Ground the case in a measured license position
The most credible business case is built on data, not assertion. An effective license position that reconciles entitlement against measured usage does two things at once. It shows leadership exactly what the organisation is paying for versus what it uses, which often reveals significant shelfware, and it gives the negotiating team the evidence to challenge the vendor's count. Walking into a budget discussion with a measured position turns the conversation from a plea for more money into a demonstrated case for paying less. That measurement work is the core of our Citrix licensing advisory service and the foundation of the whole strategy.
Lay out the options with their costs
Leadership approves strategies, not complaints, so the business case must present real options. Set out renewal at the proposed terms, renewal at a negotiated target, reduction to a right sized footprint, and where relevant a partial or full exit, each with its cost, its risk, and its timeline. Quantifying the alternatives does two jobs. It shows leadership that the recommended strategy was chosen against real comparisons, and it surfaces the credible alternative that becomes leverage in the negotiation itself. Building that alternative into something the vendor believes is covered in building a Citrix exit threat the vendor believes.

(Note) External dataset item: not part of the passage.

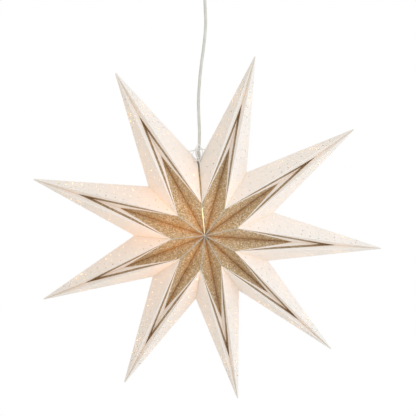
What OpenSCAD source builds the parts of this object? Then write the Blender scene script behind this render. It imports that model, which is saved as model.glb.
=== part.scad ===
// Nine-pointed folded paper star, lit from inside and hung on its supply cord.
// The star's axis lies along Y with its front toward -Y, and +Z is up.
// The origin is on the ceiling, at the middle of the fitting's flat top.

/* [Star] */
// Radius from the star's axis to the blunt end of a spike
tip_r = 300; // [240:1:360]
// Length of point that is missing beyond the blunt end
tip_blunt = 5; // [3:0.5:8]
// Length at the end of each spike that is glued solid
tip_fill = 14; // [10:1:20]
// Radius from the axis to the notch between two spikes
notch_r = 120; // [100:1:135]
// Radius of the ring of raised corners
ring_r = 54; // [44:1:64]
// Height of the raised corners above the star's middle plane
ring_y = 84; // [76:1:96]
// Height of the star's centre point above its middle plane
centre_y = 73; // [64:1:76]
// Thickness of the paper
paper_t = 0.4; // [0.3:0.05:0.6]
// Width of the glue flaps between neighbouring spikes
flap_w = 10; // [7:0.5:12]
// Diameter of the small hole left where all the folds meet
centre_hole_d = 3; // [2:0.5:6]
// Height of the star's middle below the ceiling
star_drop = 470; // [460:1:520]

/* [Print] */
// Distance from the centre point to the tip of the gold field, along the fold
gold_len = 150; // [120:1:180]
// Distance from the centre point to the apex of the gold vee, along the fold
vee_len = 226; // [200:1:250]
// Width of the gold vee's arms
vee_w = 4.5; // [3:0.25:6]
// Share of an arm's length that has its full width, before it tapers to the raised corner
vee_full = 0.6; // [0.4:0.05:0.8]
// Thickness of the glitter print above the paper
print_t = 0.1; // [0.05:0.05:0.2]

/* [Pinholes] */
// Diameter of the pinholes
pin_d = 2.2; // [1.6:0.1:3]
// Number of pinholes in a row
pins_in_row = 3; // [1:1:3]

/* [Tie] */
// Diameter of the tie string
string_d = 1.2; // [0.8:0.1:1.6]
// Diameter of the punched holes that the string passes through
eyelet_d = 2; // [1.8:0.1:4]
// Distance of the punched holes from the notch, along the spike's edge
eyelet_along = 18; // [14:1:30]
// Distance of the punched holes from the spike's edge
eyelet_in = 4; // [3.5:0.5:8]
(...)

Quantify the cost of doing nothing
Every business case competes for attention and budget against other priorities. The way to win that competition is to quantify inaction. If the organisation accepts the increase without a structured response, what does that cost this year and across the next term, and what precedent does it set for the next renewal? Showing that capitulation is itself an expensive decision, not a neutral default, reframes the negotiation budget as an investment with a clear return. The avoided cost almost always dwarfs the cost of doing the work properly, and stating that ratio plainly is often what unlocks the mandate.

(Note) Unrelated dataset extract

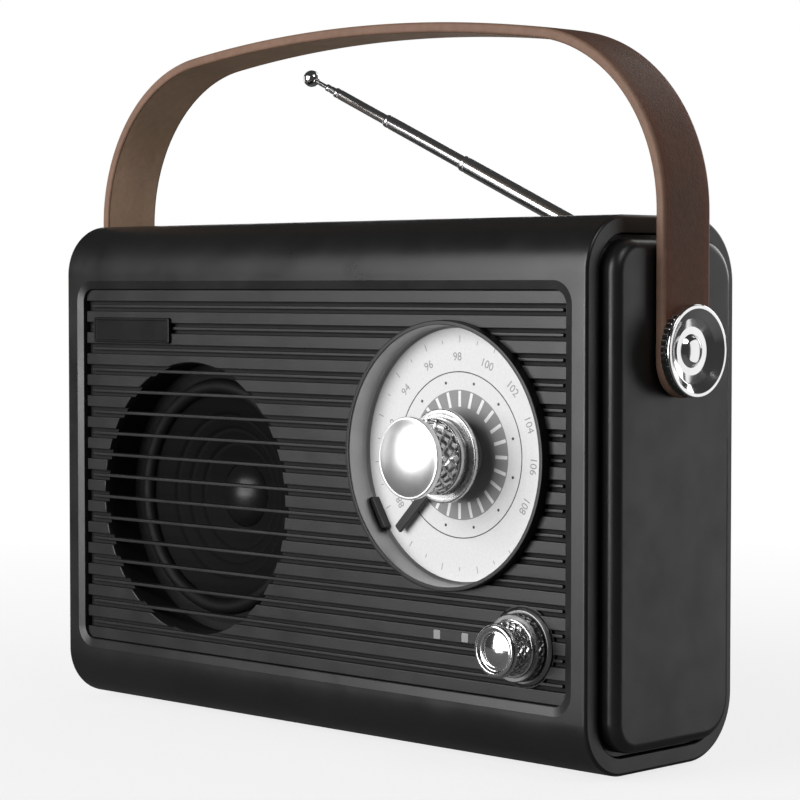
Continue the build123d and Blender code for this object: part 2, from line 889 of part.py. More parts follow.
with BuildPart() as antenna_turret:
    extrude(disc(turret_face, turret_radius, antenna_x, antenna_z), amount=turret_face - turret_front)
    extrude(
        disc(turret_front, turret_shank, antenna_x, antenna_z),
        amount=turret_front - back_y + wall + 2.5,
    )
    for start in (ear_gap, -ear_gap - ear_thickness):
        with BuildSketch(fork_plane.offset(start)):
            Circle(ear_radius)
            with Locations((0, ear_drop / 2)):
                Rectangle(2 * ear_radius, ear_drop)
            Circle(hinge_pin_radius, mode=Mode.SUBTRACT)
        extrude(amount=ear_thickness)
save(antenna_turret, "antenna_turret")

with BuildPart() as antenna_nut:
    with BuildSketch(facing_front(back_y - wall - moving_gap)):
        with Locations((antenna_x, antenna_z)):
            RegularPolygon(3.9, 6, major_radius=False)
            Circle(turret_shank, mode=Mode.SUBTRACT)
    extrude(amount=antenna_nut_thickness)
save(antenna_nut, "antenna_nut")

with BuildPart() as antenna_pin:
    half_pin = ear_gap + ear_thickness + 0.3
    with BuildSketch(fork_plane.offset(-half_pin)):
        Circle(hinge_pin_radius - 0.02)
    extrude(amount=2 * half_pin)
save(antenna_pin, "antenna_pin")

with BuildPart() as antenna_hinge_block:
    block_half = ear_gap - 0.15
    section_start = section_ends[0] - section_lengths[0]
    with BuildSketch(fork_plane.offset(-block_half)):
        Circle(block_radius)
        with Locations((section_start / 2, 0)):
            Rectangle(section_start, 3.6)
        Circle(hinge_pin_radius + 0.03, mode=Mode.SUBTRACT)
    extrude(amount=2 * block_half)
    with BuildSketch(rod_plane.offset(section_start)):
        Circle(section_radii[0] - section_wall - 0.02)
    extrude(amount=4.5)
save(antenna_hinge_block, "antenna_hinge_block")

for number, (radius, end, length) in enumerate(zip(section_radii, section_ends, section_lengths), 1):
    with BuildPart() as antenna_section:
        with BuildSketch(rod_plane.offset(end - length)):
            Circle(radius)
            if radius > 2 * section_wall:
                Circle(radius - section_wall, mode=Mode.SUBTRACT)
        extrude(amount=length)
    save(antenna_section, f"antenna_section_{number}")

with BuildPart() as antenna_tip:
    with BuildSketch(fork_plane):
        with Locations((tip_distance, 0)):
            Circle(tip_radius)
        with Locations((tip_distance, -tip_radius)):
            Rectangle(4 * tip_radius, 2 * tip_radius, mode=Mode.SUBTRACT)
    revolve(axis=Axis(pivot, rod_direction))
    with BuildSketch(rod_plane.offset(tip_distance - 2 * tip_radius)):
        Circle(section_radii[-1])
    extrude(amount=section_ends[-1] - tip_distance + 2 * tip_radius, mode=Mode.SUBTRACT)
save(antenna_tip, "antenna_tip")

# ================================================================ rear cover and battery
door_x, door_z = door_centre
door_low_z = door_z - door_height / 2
hinge_y = back_y - door_thickness / 2
hinge_z = door_low_z + 0.9
socket_places = {"charging_socket": (-52.0, 34.0), "headphone_socket": (-36.0, 34.0)}
socket_posts = ((-61.0, 34.0), (-27.0, 34.0))
socket_depth = 8.0
socket_board_y = back_y - 0.4 - socket_depth
cover_screws = [
    (x, cover_centre_z + z)
    for x in (-(cover_width - cover_ledge) / 2, (cover_width - cover_ledge) / 2)
    for z in (-(cover_height / 2 - 7), 0, cover_height / 2 - 7)
]

with BuildPart() as rear_cover:
    extrude(
        rounded_panel(
            back_y,
            cover_width - 2 * fit_gap,
            cover_height - 2 * fit_gap,
            cover_radius,
            0,
            cover_centre_z,
        ),
        amount=cover_thickness,
    )
    # tray for the battery, open to the back
    extrude(
        rounded_panel(
            cover_inner_y, door_width + 2 * tray_wall - 4, door_height - 1.6, 1.5, door_x, door_z
        ),
        amount=cover_inner_y - tray_floor_y,
    )
    extrude(
        rounded_panel(back_y, door_width - 4, door_height - 4, 1.0, door_x, door_z),
        amount=back_y - tray_floor_y - tray_wall,
        mode=Mode.SUBTRACT,
    )
    # posts for the little board that carries the sockets
    with BuildSketch(facing_front(cover_inner_y)):
        with Locations(*socket_posts):
            Circle(2)
    extrude(amount=cover_inner_y - socket_board_y)
    # seat and hinge holes of the door
    extrude(
        rounded_panel(
            back_y, door_width + 2 * moving_gap, door_height + 2 * moving_gap, 0.3, door_x, door_z
        ),
        amount=door_thickness + moving_gap,
        mode=Mode.SUBTRACT,
    )
    with BuildSketch(Plane.YZ.offset(door_x - door_width / 2 - 2)):
        with Locations((hinge_y, hinge_z)):
            Circle(door_pin_radius + running_gap)
    extrude(amount=door_width + 4, mode=Mode.SUBTRACT)
    # screw holes and sockets
    with BuildSketch(facing_front(back_y)):
        with Locations(*cover_screws):
            Circle(screw_head_radius + 0.1)
    extrude(amount=screw_head_depth, mode=Mode.SUBTRACT)
    with BuildSketch(facing_front(back_y)):
        with Locations(*cover_screws):
            Circle(screw_radius)
        with Locations(socket_places["charging_socket"]):
            RectangleRounded(9.4, 3.6, 1.7)
        with Locations(socket_places["headphone_socket"]):
            Circle(3.1)
    extrude(amount=2 * cover_thickness, mode=Mode.SUBTRACT)
save(rear_cover, "rear_cover")

with BuildPart() as battery_door:
    extrude(
        rounded_panel(back_y, door_width, door_height, 0.2, door_x, door_z), amount=door_thickness
    )
    low_edges = battery_door.edges().filter_by(Axis.X).group_by(Axis.Z)[0]
    fillet(low_edges, 0.85)
    with BuildSketch(Plane.YZ.offset(door_x - door_width / 2 - 1.4)):
        with Locations((hinge_y, hinge_z)):
            Circle(door_pin_radius)
    extrude(amount=door_width + 2.8)
    # thumb notch at the top edge
    with BuildSketch(facing_front(back_y)):
        with Locations((door_x, door_z + door_height / 2 - 2.5)):
            RectangleRounded(16, 3, 1.2)
    extrude(amount=0.8, mode=Mode.SUBTRACT)
save(battery_door, "battery_door")

cell_y = tray_floor_y + tray_wall + cell_radius + 0.2
with BuildPart() as battery_cell:
    with BuildSketch(Plane.YZ.offset(door_x - cell_length / 2)):
        with Locations((cell_y, door_z)):
            Circle(cell_radius)
    extrude(amount=cell_length)
    fillet(battery_cell.edges(), 0.6)
    with BuildSketch(Plane.YZ.offset(door_x + cell_length / 2)):
        with Locations((cell_y, door_z)):
            Circle(3)
    extrude(amount=1.0)
save(battery_cell, "battery_cell")

tray_half = door_width / 2 - 2
with BuildPart() as battery_contacts:
    for x in (door_x - tray_half, door_x + tray_half - 0.5):
        with BuildSketch(Plane.YZ.offset(x)):
            with Locations((cell_y, door_z)):
                Rectangle(12, 12)
        extrude(amount=0.5)
    spring_length = tray_half - 0.5 - cell_length / 2
    with BuildSketch(Plane.YZ.offset(door_x - tray_half + 0.5)):
        with Locations((cell_y, door_z)):
            Circle(4)
            Circle(3.2, mode=Mode.SUBTRACT)
    extrude(amount=spring_length)
save(battery_contacts, "battery_contacts")

charge_x, charge_z = socket_places["charging_socket"]
with BuildPart() as charging_socket:
    with BuildSketch(facing_front(back_y - 0.4)):
        with Locations((charge_x, charge_z)):
            RectangleRounded(9.0, 3.2, 1.5)
    extrude(amount=socket_depth)
    with BuildSketch(facing_front(back_y - 0.4)):
        with Locations((charge_x, charge_z)):
            RectangleRounded(8.3, 2.5, 1.2)
            Rectangle(6.6, 0.7, mode=Mode.SUBTRACT)
    extrude(amount=socket_depth - 1.5, mode=Mode.SUBTRACT)
save(charging_socket, "charging_socket")

jack_x, jack_z = socket_places["headphone_socket"]
with BuildPart() as headphone_socket:
    extrude(
        disc(back_y - 0.3, 3.0, jack_x, jack_z, bore=1.8),
        amount=socket_depth,
    )
save(headphone_socket, "headphone_socket")

with BuildPart() as socket_board:
    extrude(
        rounded_panel(socket_board_y, 38, 16, 1, (charge_x + jack_x) / 2, charge_z),
        amount=board_thickness,
    )
save(socket_board, "socket_board")

# ================================================================ electronics
with BuildPart() as circuit_board:
    extrude(
        rounded_panel(board_y + board_thickness, 94, 102, 2, 49, 75.5), amount=board_thickness
    )
    with BuildSketch(facing_front(board_y + board_thickness)):
        with Locations(*board_posts):
            Circle(screw_radius)
    extrude(amount=board_thickness, mode=Mode.SUBTRACT)
save(circuit_board, "circuit_board")

with BuildPart() as board_parts:
    with BuildSketch(facing_front(board_y)):
        with Locations((28, 96)):
            Rectangle(14, 14)
        with Locations((28, 66)):
            Rectangle(10, 8)
        with Locations((66, 50)):
            Rectangle(12, 8)
    extrude(amount=chip_height)
    with BuildSketch(facing_front(board_y)):
        with Locations((20, 42), (34, 42), (48, 42)):
            Circle(4)
    extrude(amount=capacitor_height)
    capacitor_ends = board_parts.faces().filter_by(Axis.Y).group_by(Axis.Y)[0]
    fillet(capacitor_ends.edges(), 0.6)
save(board_parts, "board_parts")

with BuildPart() as ferrite_rod:
    with BuildSketch(Plane.YZ.offset(rod_start)):
        with Locations((0, rod_z)):
            Circle(rod_radius)
    extrude(amount=rod_length)
save(ferrite_rod, "ferrite_rod")

with BuildPart() as ferrite_coil:
    with BuildSketch(Plane.YZ.offset(rod_start + 15)):
        with Locations((0, rod_z)):
            Circle(rod_radius + 1.2)
            Circle(rod_radius, mode=Mode.SUBTRACT)
    extrude(amount=28)
save(ferrite_coil, "ferrite_coil")


# ================================================================ screws
def screws_to_front(head_y, places, length):
    """Screws whose heads stand behind head_y and whose shanks run towards the front."""
    with BuildPart() as group:
        with BuildSketch(facing_front(head_y + screw_head_depth)):
            with Locations(*places):
                Circle(screw_head_radius)
        extrude(amount=screw_head_depth)
        with BuildSketch(facing_front(head_y)):
            with Locations(*places):
                Circle(screw_radius - running_gap)
        extrude(amount=length)
    return group.part


with BuildPart() as inner_screws:
    add(screws_to_front(basket_front_y + basket_wall, boss_places, screw_length))
    add(screws_to_front(board_y + board_thickness, board_posts, screw_length))
save(inner_screws, "inner_screws")

with BuildPart() as rear_cover_screws:
    with BuildSketch(facing_front(back_y - 0.2)):
        with Locations(*cover_screws):
            Circle(screw_head_radius)
    extrude(amount=screw_head_depth - 0.2)
    with BuildSketch(facing_front(back_y - screw_head_depth)):
        with Locations(*cover_screws):
            Circle(screw_radius - running_gap)
    extrude(amount=screw_length - 2)
    with BuildSketch(facing_front(back_y - 0.2)):
        with Locations(*cover_screws):
            Rectangle(3.0, 0.6)
            Rectangle(0.6, 3.0)
    extrude(amount=0.7, mode=Mode.SUBTRACT)
save(rear_cover_screws, "rear_cover_screws")
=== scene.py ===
import math

import bmesh
import bpy
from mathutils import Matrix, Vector


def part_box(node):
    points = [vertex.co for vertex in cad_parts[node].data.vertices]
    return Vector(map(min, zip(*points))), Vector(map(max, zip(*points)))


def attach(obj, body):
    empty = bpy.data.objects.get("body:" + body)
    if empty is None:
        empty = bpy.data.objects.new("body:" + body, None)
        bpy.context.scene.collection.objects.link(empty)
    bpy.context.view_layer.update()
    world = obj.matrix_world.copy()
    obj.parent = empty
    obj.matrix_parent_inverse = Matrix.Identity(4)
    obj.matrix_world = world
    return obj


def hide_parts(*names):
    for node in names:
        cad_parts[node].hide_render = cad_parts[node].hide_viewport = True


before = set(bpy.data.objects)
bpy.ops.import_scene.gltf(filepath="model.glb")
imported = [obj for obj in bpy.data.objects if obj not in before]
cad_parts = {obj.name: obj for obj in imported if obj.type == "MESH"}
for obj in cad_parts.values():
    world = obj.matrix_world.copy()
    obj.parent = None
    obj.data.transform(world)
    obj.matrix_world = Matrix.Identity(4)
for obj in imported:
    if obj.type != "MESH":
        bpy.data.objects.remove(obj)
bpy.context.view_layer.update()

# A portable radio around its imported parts. Shapes are written in millimetres and become
# metres when a mesh is made. The front faces -Y and +Z is up.
MM = 0.001
TURN = 2 * math.pi


# ---------------------------------------------------------------- shapes
def soft(points, radius=0.3, steps=4, closed=False):
    """Round the corners of a flat outline. A third value in a point is its own radius."""
    outline = []
    for i, point in enumerate(points):
        here = Vector(point[:2])
        wanted = point[2] if len(point) > 2 else radius
        if wanted <= 0 or (not closed and i in (0, len(points) - 1)):
            outline.append(here)
            continue
        before = Vector(points[i - 1][:2]) - here
        after = Vector(points[(i + 1) % len(points)][:2]) - here
        half = before.angle(after) / 2
        if half > math.radians(89):
            outline.append(here)
            continue
        reach = min(wanted / math.tan(half), 0.495 * before.length, 0.495 * after.length)
        size = reach * math.tan(half)
        middle = (before.normalized() + after.normalized()).normalized()
        centre = here + middle * (size / math.sin(half))
        first = here + before.normalized() * reach - centre
        last = here + after.normalized() * reach - centre
        sweep = first.angle(last)
        for k in range(steps + 1):
            t = k / steps
            arm = first * math.sin((1 - t) * sweep) + last * math.sin(t * sweep)
            outline.append(centre + arm / math.sin(sweep))
    return outline


def inset_corners(corners, inset):
    """Move the sides of a convex outline inwards. Corners are (x, z, radius), anticlockwise."""
    moved = []
    for i, (x, z, radius) in enumerate(corners):
        here = Vector((x, z))
        before = here - Vector(corners[i - 1][:2])
        after = Vector(corners[(i + 1) % len(corners)][:2]) - here
        n1 = Vector((-before.y, before.x)).normalized()
        n2 = Vector((-after.y, after.x)).normalized()
        shift = (n1 + n2) * (inset / (1 + n1.dot(n2)))
        moved.append((x + shift.x, z + shift.y, max(radius - inset, 0.02)))
    return moved


def rectangle(x0, x1, z0, z1, radius):
    """Corners of a rectangle, with one radius or four (lower left first, anticlockwise)."""
    radii = radius if isinstance(radius, (tuple, list)) else (radius,) * 4
    places = ((x0, z0), (x1, z0), (x1, z1), (x0, z1))
    return [(x, z, r) for (x, z), r in zip(places, radii)]


class Place:
    """An axis to turn shapes about."""

    def __init__(self, origin, axis, across):
        self.origin = Vector(origin)
        self.axis = Vector(axis).normalized()
        self.u = Vector(across).normalized()
        self.v = self.axis.cross(self.u)

    def at(self, radius, angle, along):
        side = self.u * math.cos(angle) + self.v * math.sin(angle)
        return self.origin + self.axis * along + side * radius


def front_place(x, z):
    """An axis along Y through (x, z), where the distance along it is y itself."""
    return Place((x, 0, z), (0, 1, 0), (1, 0, 0))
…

Secure the mandate and the sponsor
The output of the business case is not a document, it is authority. Be explicit about the mandate you are requesting: the target outcome, the walk away position, the budget envelope, and the decision rights the team needs to negotiate without returning for approval on every move. Equally important is securing a senior executive sponsor whose visible support signals to the vendor that the organisation, not an individual, stands behind the position. The vendor reads the seniority of the people involved as a measure of resolve. An aligned organisation with an executive sponsor negotiates from a fundamentally stronger place than a lone administrator carrying a grievance.

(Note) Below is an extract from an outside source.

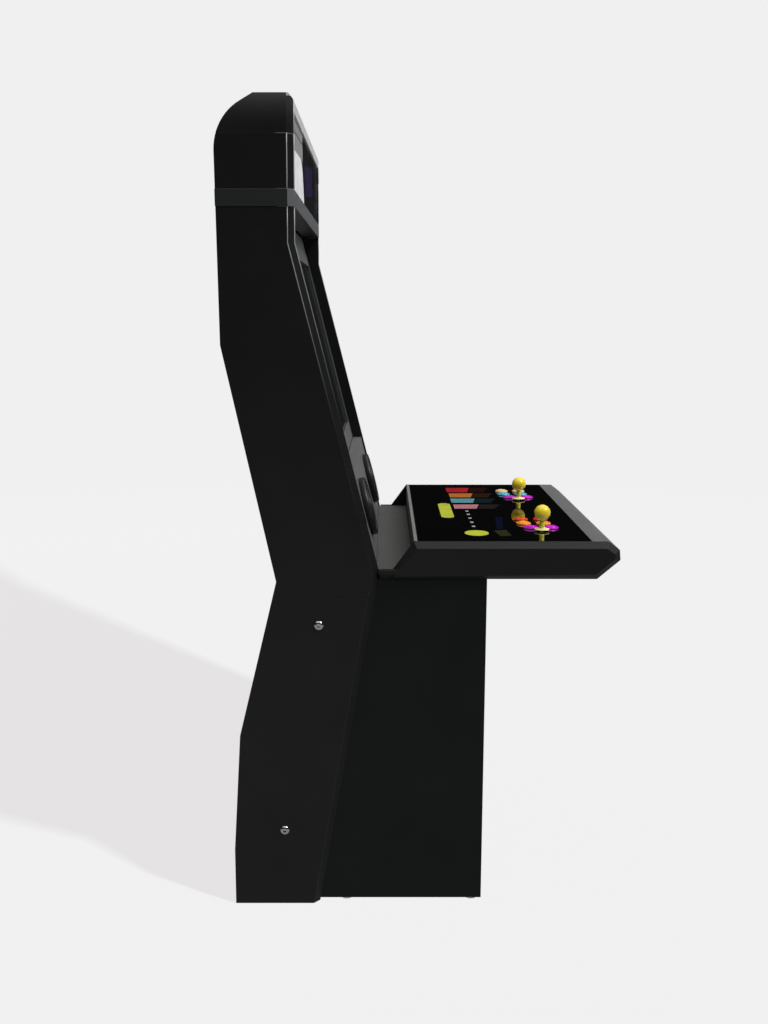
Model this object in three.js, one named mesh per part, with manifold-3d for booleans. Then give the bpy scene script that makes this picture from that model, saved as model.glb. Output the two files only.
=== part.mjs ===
// Upright two-player arcade cabinet, in millimetres.
// +X is the player's right, -Y is the front where the players stand, +Z is up.
// The origin is on the floor, under the centre of the outer box.
import * as THREE from 'three';
import * as BufferGeometryUtils from 'three/addons/utils/BufferGeometryUtils.js';
import Module from 'manifold-3d';

const wasm = await Module();
wasm.setup();

// ---------- driving dimensions ----------
const CABINET_WIDTH = 752;
const SIDE_THICKNESS = 14;
const BEVEL = 13;
const GAP = 0.3;
const HALF_WIDTH = CABINET_WIDTH / 2;
const HALF_INSIDE = HALF_WIDTH - SIDE_THICKNESS;
const HALF_PANEL = HALF_INSIDE - GAP;

// side outline, as [y, z] points
const REAR_Y = 411.5;
const HEIGHT = 1700;
const ANKLE = [410.5, 129];
const CALF = [392, 396.5];
const WAIST = [307.5, 738];
const SHOULDER = [409, 1225];
const HOOD_ARC_CENTRE = [304.5, 1594];
const HOOD_ARC_RADIUS = 105.5;
const HOOD_ARC_END = Math.PI / 3;
const HOOD_TOP_REAR_Y = 333;
const HOOD_TOP_FRONT_Y = 265;
const HOOD_LIP = [255.5, 1688];
const BROW = [258, 1422];
const KNEE = [93, 758];
const TOE_Y = 225;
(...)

Time the case to the calendar
A business case rushed through in the final weeks before renewal has already lost, because the deadline pressure that favours the vendor is fully formed. Build the case six to twelve months out, while there is time to gather usage data, cost alternatives, and align stakeholders without the clock as an adversary. Early alignment also lets the team time the negotiation against the vendor's quarter rather than only your own expiry. The mechanics of reading the vendor's proposal once the case is approved are covered in our guide to decoding your renewal proposal.
Selling the Citrix renewal strategy internally, in summary
A strong Citrix renewal business case translates the increase into financial terms, explains its structural drivers, grounds itself in a measured license position, presents costed options, quantifies the price of inaction, and asks plainly for the mandate and sponsor the team needs. Built early, it converts a renewal from a surprise the organisation absorbs into a planned decision it controls. The teams that negotiate best are not the ones with the cleverest tactics at the table; they are the ones who arrived with authority already secured. If you want help building the case and running the negotiation that follows, our Citrix contract and renewal negotiation service supports both, end to end, alongside your team.
Keeping the case alive after approval
A business case is not a one time approval; it is a position the organisation has to hold through a negotiation that can run for months. The vendor will test that resolve, often by going over the negotiating team's head to a senior stakeholder with a softened offer or a fresh deadline, hoping to find someone who never bought into the strategy. This is why the alignment work matters beyond the initial sign off. Keep the executive sponsor briefed as the negotiation develops, so a vendor approach is met with a consistent answer rather than a crack in the position. Report progress against the mandate in the terms leadership approved, so the team retains its authority rather than having to renegotiate it internally at every turn. The strongest internal cases are revisited as the facts change, not filed and forgotten, because a mandate that drifts is one the vendor will eventually find a way around. Treating the business case as a living position, defended for the duration, is what turns an approved strategy into a delivered outcome.
Frequently asked questions
What is a Citrix renewal business case?
A Citrix renewal business case is the internal document that justifies the renewal strategy to leadership: what the renewal will cost, why the vendor is increasing it, what options exist, and what mandate the negotiating team needs. As of June 2026 its main job is to convert a surprise budget hit into a planned decision that leadership has bought into in advance.
Why do you need an internal business case before a Citrix renewal?
Because the vendor's leverage depends on your team lacking a mandate. If leadership has not agreed how far you will push, what budget exists, and what alternatives are acceptable, the negotiating team cannot hold a line. A business case secured early gives the team authority to push back and prevents a last minute capitulation driven by an unprepared organisation.
What should a Citrix renewal business case include?
The current and proposed cost, the drivers behind the increase, a measured license position showing real usage, the options including renewal, reduction, and exit with their costs, the recommended strategy, the mandate requested, and the timeline. The strongest cases quantify both the cost of the increase and the cost of doing nothing.
Who needs to approve a Citrix renewal strategy?
Typically the CIO or IT leadership, procurement, finance for the budget, and often a senior executive sponsor whose visible support signals to the vendor that the organisation is serious. Aligning these stakeholders before the negotiation is what turns an individual frustration into an organisational position the vendor takes seriously.
When should you build the Citrix renewal business case?
Six to twelve months before renewal. The case needs time to gather usage data, cost alternatives, and secure stakeholder alignment, and a mandate agreed early is worth far more than one rushed through in the final weeks when the deadline already favours the vendor.